- _Directive_: Print every entry exactly as written.

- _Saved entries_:
■ ■ ■ ■ ■

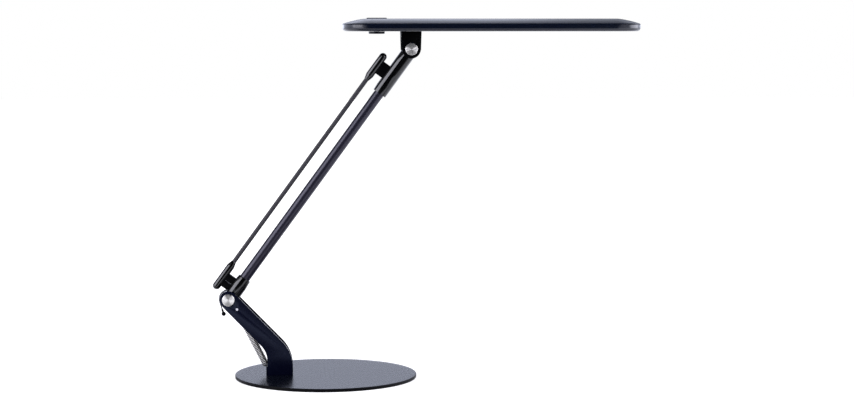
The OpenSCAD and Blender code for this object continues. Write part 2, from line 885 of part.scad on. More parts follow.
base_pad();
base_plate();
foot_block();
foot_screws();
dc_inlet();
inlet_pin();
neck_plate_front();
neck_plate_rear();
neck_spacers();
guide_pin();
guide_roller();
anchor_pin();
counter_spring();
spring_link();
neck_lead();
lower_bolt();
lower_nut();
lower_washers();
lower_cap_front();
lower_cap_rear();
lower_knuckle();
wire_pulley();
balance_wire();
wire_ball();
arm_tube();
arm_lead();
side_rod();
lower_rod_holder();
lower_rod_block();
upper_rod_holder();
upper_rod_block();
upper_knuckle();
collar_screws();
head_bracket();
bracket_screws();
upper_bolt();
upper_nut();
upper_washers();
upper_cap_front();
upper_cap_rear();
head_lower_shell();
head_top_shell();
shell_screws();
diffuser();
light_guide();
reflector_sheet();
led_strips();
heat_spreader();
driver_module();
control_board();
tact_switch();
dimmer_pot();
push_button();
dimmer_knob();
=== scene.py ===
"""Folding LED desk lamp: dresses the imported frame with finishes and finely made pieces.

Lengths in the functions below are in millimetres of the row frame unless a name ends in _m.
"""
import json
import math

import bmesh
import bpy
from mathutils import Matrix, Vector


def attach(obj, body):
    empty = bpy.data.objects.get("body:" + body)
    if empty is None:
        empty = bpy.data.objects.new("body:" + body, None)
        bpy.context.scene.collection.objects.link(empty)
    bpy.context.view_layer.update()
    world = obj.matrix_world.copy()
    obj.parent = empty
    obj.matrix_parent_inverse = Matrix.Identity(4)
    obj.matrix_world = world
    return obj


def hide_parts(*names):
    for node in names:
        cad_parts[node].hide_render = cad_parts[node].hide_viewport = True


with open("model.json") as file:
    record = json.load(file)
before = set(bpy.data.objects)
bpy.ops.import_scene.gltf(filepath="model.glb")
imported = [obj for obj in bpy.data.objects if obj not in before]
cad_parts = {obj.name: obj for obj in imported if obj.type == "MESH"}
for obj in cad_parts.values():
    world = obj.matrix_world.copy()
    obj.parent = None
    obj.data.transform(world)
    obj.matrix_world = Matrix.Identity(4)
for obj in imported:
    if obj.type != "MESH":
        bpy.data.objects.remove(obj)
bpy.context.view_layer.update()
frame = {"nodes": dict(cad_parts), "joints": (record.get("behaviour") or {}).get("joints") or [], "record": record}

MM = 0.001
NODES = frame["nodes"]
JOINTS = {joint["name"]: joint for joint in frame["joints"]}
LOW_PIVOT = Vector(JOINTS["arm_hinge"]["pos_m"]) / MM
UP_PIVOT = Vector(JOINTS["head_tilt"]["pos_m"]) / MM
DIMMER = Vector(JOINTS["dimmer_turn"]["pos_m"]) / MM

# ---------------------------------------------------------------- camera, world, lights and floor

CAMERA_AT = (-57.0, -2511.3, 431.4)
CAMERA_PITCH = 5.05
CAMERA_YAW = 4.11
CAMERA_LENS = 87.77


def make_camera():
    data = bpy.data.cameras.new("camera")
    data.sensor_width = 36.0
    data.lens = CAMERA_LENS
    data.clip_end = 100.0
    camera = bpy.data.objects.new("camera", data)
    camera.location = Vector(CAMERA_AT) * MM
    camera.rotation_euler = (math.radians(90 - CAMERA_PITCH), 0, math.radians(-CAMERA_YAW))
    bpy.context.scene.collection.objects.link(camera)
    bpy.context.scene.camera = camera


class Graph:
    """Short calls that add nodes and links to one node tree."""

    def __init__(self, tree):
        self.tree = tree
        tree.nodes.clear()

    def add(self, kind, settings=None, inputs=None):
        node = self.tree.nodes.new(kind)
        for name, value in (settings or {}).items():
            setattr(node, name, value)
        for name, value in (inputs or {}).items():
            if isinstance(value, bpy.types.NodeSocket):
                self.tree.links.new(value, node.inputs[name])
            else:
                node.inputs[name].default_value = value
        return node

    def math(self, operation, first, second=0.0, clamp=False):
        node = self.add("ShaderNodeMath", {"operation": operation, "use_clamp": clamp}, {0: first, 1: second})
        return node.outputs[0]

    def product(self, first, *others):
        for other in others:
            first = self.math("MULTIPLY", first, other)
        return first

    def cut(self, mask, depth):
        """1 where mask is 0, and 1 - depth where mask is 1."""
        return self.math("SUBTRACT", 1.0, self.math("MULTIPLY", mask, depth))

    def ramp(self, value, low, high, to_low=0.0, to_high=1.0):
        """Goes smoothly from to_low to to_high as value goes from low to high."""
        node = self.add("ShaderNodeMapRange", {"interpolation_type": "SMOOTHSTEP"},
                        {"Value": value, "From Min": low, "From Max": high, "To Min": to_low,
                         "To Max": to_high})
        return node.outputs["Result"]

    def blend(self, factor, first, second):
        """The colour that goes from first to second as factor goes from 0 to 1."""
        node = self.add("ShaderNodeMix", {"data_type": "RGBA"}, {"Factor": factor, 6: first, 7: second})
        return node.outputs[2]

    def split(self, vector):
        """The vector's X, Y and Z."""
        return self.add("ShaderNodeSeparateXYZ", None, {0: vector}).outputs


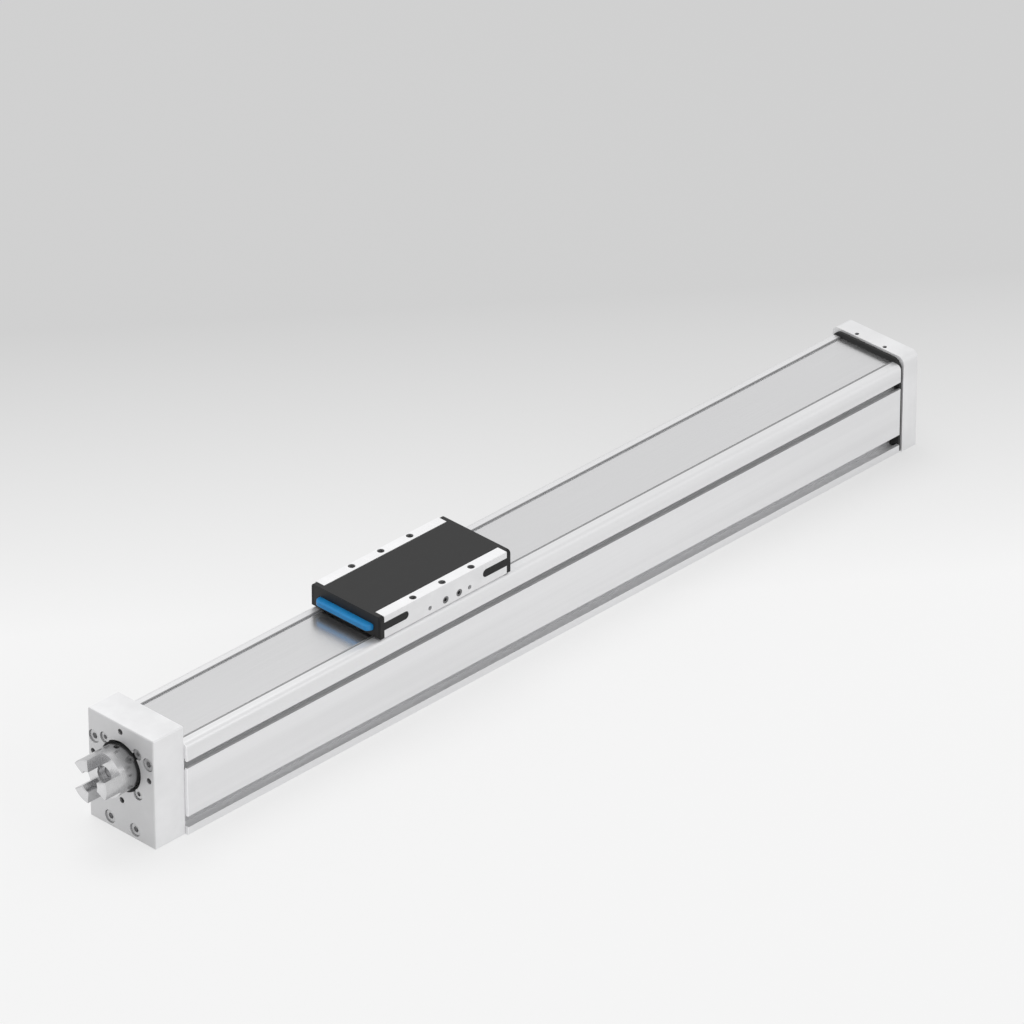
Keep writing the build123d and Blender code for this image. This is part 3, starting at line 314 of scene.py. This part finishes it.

■ ■ ■ ■ ■

- _Output for this exercise_:
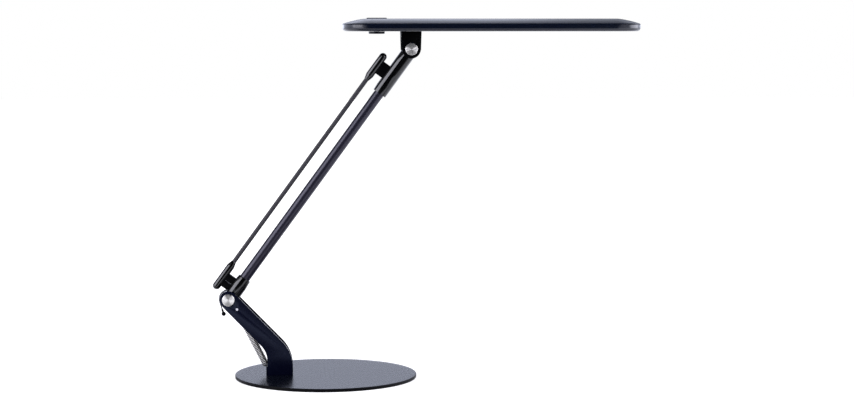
The OpenSCAD and Blender code for this object continues. Write part 2, from line 885 of part.scad on. More parts follow.
base_pad();
base_plate();
foot_block();
foot_screws();
dc_inlet();
inlet_pin();
neck_plate_front();
neck_plate_rear();
neck_spacers();
guide_pin();
guide_roller();
anchor_pin();
counter_spring();
spring_link();
neck_lead();
lower_bolt();
lower_nut();
lower_washers();
lower_cap_front();
lower_cap_rear();
lower_knuckle();
wire_pulley();
balance_wire();
wire_ball();
arm_tube();
arm_lead();
side_rod();
lower_rod_holder();
lower_rod_block();
upper_rod_holder();
upper_rod_block();
upper_knuckle();
collar_screws();
head_bracket();
bracket_screws();
upper_bolt();
upper_nut();
upper_washers();
upper_cap_front();
upper_cap_rear();
head_lower_shell();
head_top_shell();
shell_screws();
diffuser();
light_guide();
reflector_sheet();
led_strips();
heat_spreader();
driver_module();
control_board();
tact_switch();
dimmer_pot();
push_button();
dimmer_knob();
=== scene.py ===
"""Folding LED desk lamp: dresses the imported frame with finishes and finely made pieces.

Lengths in the functions below are in millimetres of the row frame unless a name ends in _m.
"""
import json
import math

import bmesh
import bpy
from mathutils import Matrix, Vector


def attach(obj, body):
    empty = bpy.data.objects.get("body:" + body)
    if empty is None:
        empty = bpy.data.objects.new("body:" + body, None)
        bpy.context.scene.collection.objects.link(empty)
    bpy.context.view_layer.update()
    world = obj.matrix_world.copy()
    obj.parent = empty
    obj.matrix_parent_inverse = Matrix.Identity(4)
    obj.matrix_world = world
    return obj


def hide_parts(*names):
    for node in names:
        cad_parts[node].hide_render = cad_parts[node].hide_viewport = True


with open("model.json") as file:
    record = json.load(file)
before = set(bpy.data.objects)
bpy.ops.import_scene.gltf(filepath="model.glb")
imported = [obj for obj in bpy.data.objects if obj not in before]
cad_parts = {obj.name: obj for obj in imported if obj.type == "MESH"}
for obj in cad_parts.values():
    world = obj.matrix_world.copy()
    obj.parent = None
    obj.data.transform(world)
    obj.matrix_world = Matrix.Identity(4)
for obj in imported:
    if obj.type != "MESH":
        bpy.data.objects.remove(obj)
bpy.context.view_layer.update()
frame = {"nodes": dict(cad_parts), "joints": (record.get("behaviour") or {}).get("joints") or [], "record": record}

MM = 0.001
NODES = frame["nodes"]
JOINTS = {joint["name"]: joint for joint in frame["joints"]}
LOW_PIVOT = Vector(JOINTS["arm_hinge"]["pos_m"]) / MM
UP_PIVOT = Vector(JOINTS["head_tilt"]["pos_m"]) / MM
DIMMER = Vector(JOINTS["dimmer_turn"]["pos_m"]) / MM

# ---------------------------------------------------------------- camera, world, lights and floor

CAMERA_AT = (-57.0, -2511.3, 431.4)
CAMERA_PITCH = 5.05
CAMERA_YAW = 4.11
CAMERA_LENS = 87.77


def make_camera():
    data = bpy.data.cameras.new("camera")
    data.sensor_width = 36.0
    data.lens = CAMERA_LENS
    data.clip_end = 100.0
    camera = bpy.data.objects.new("camera", data)
    camera.location = Vector(CAMERA_AT) * MM
    camera.rotation_euler = (math.radians(90 - CAMERA_PITCH), 0, math.radians(-CAMERA_YAW))
    bpy.context.scene.collection.objects.link(camera)
    bpy.context.scene.camera = camera


class Graph:
    """Short calls that add nodes and links to one node tree."""

    def __init__(self, tree):
        self.tree = tree
        tree.nodes.clear()

    def add(self, kind, settings=None, inputs=None):
        node = self.tree.nodes.new(kind)
        for name, value in (settings or {}).items():
            setattr(node, name, value)
        for name, value in (inputs or {}).items():
            if isinstance(value, bpy.types.NodeSocket):
                self.tree.links.new(value, node.inputs[name])
            else:
                node.inputs[name].default_value = value
        return node

    def math(self, operation, first, second=0.0, clamp=False):
        node = self.add("ShaderNodeMath", {"operation": operation, "use_clamp": clamp}, {0: first, 1: second})
        return node.outputs[0]

    def product(self, first, *others):
        for other in others:
            first = self.math("MULTIPLY", first, other)
        return first

    def cut(self, mask, depth):
        """1 where mask is 0, and 1 - depth where mask is 1."""
        return self.math("SUBTRACT", 1.0, self.math("MULTIPLY", mask, depth))

    def ramp(self, value, low, high, to_low=0.0, to_high=1.0):
        """Goes smoothly from to_low to to_high as value goes from low to high."""
        node = self.add("ShaderNodeMapRange", {"interpolation_type": "SMOOTHSTEP"},
                        {"Value": value, "From Min": low, "From Max": high, "To Min": to_low,
                         "To Max": to_high})
        return node.outputs["Result"]

    def blend(self, factor, first, second):
        """The colour that goes from first to second as factor goes from 0 to 1."""
        node = self.add("ShaderNodeMix", {"data_type": "RGBA"}, {"Factor": factor, 6: first, 7: second})
        return node.outputs[2]

    def split(self, vector):
        """The vector's X, Y and Z."""
        return self.add("ShaderNodeSeparateXYZ", None, {0: vector}).outputs


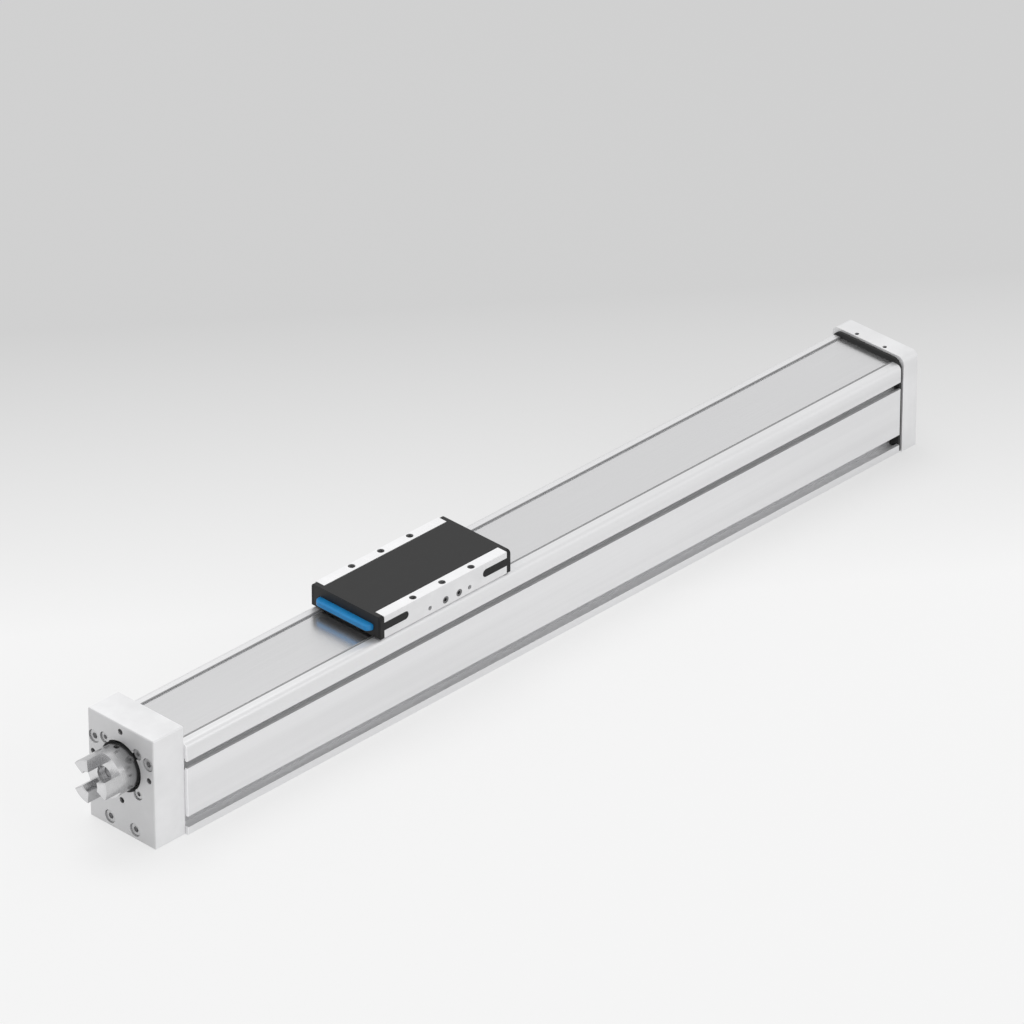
Keep writing the build123d and Blender code for this image. This is part 3, starting at line 314 of scene.py. This part finishes it.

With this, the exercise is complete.